One of the gun dealers of Austin’s Gun Show is sentenced to 6-months at a federal work camp for selling a weapon to an undocumented immigrant. Independent firearms dealer-Paul Copeland says for years he has commonly sold handguns and antique weapons with no problems and prior to his arrest the illegal immigrant showed him what appeared to be a valid Texas driver’s license.
Now, to be fair, the article does not go on to say whether the ID was actually valid or not. Or if not, just how good a forgery it may have been. I’ve heard of many instances where forgeries were good enough to fool actual law enforcement officers.
The problem in my mind is the hypocrisy. The Obama administration has three, count them three lawsuits against the State of Arizona. One, trying to overturn Arizona’s new SB1070 law, which mirrors federal law concerning non-citizens and documentation. Another, against Sheriff Joe Arpiao, for failing to turn over documentation in a fishing expedition they are conducting, trying to find “civil rights violations.” And a third against a community college, who, when hiring people, were actually filling out the I-9 form with proper IDs provided by those they hired. Oh, the horror!
But in this instance, it seems that not seeing proper ID, even though the dealer in question did attempt to follow proper laws and procedures, landed him in hot water.
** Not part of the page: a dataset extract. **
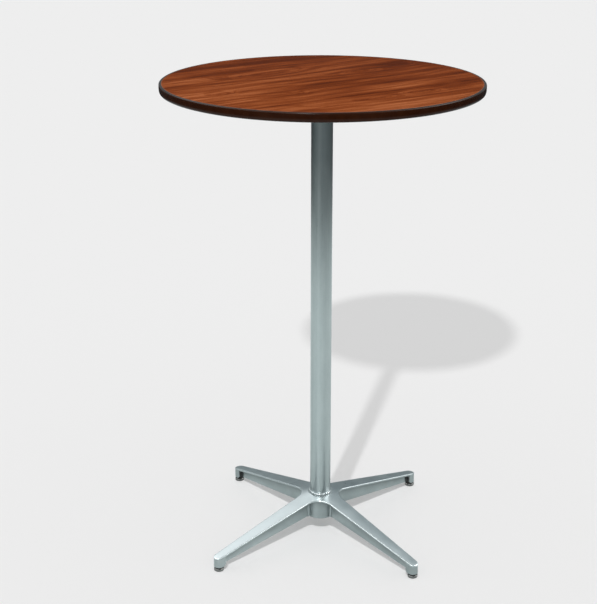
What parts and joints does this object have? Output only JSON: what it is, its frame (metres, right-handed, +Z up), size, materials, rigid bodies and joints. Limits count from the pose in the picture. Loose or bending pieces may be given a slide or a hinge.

So which is it going be? Do we ask for ID in compliance with the law, or do we not? Do we pick and choose? Are there going to be secret decoder rings for us to consult to tell us when we should check or not?
Oh, and one more thing:
He says none of the undocumented immigrants that were asked to testify against him were arrested by federal agents.
At least they didn’t give the illegals Magic Passes to cross the border at will, such as they did with the drug smuggler that Border Agents shot in the rear.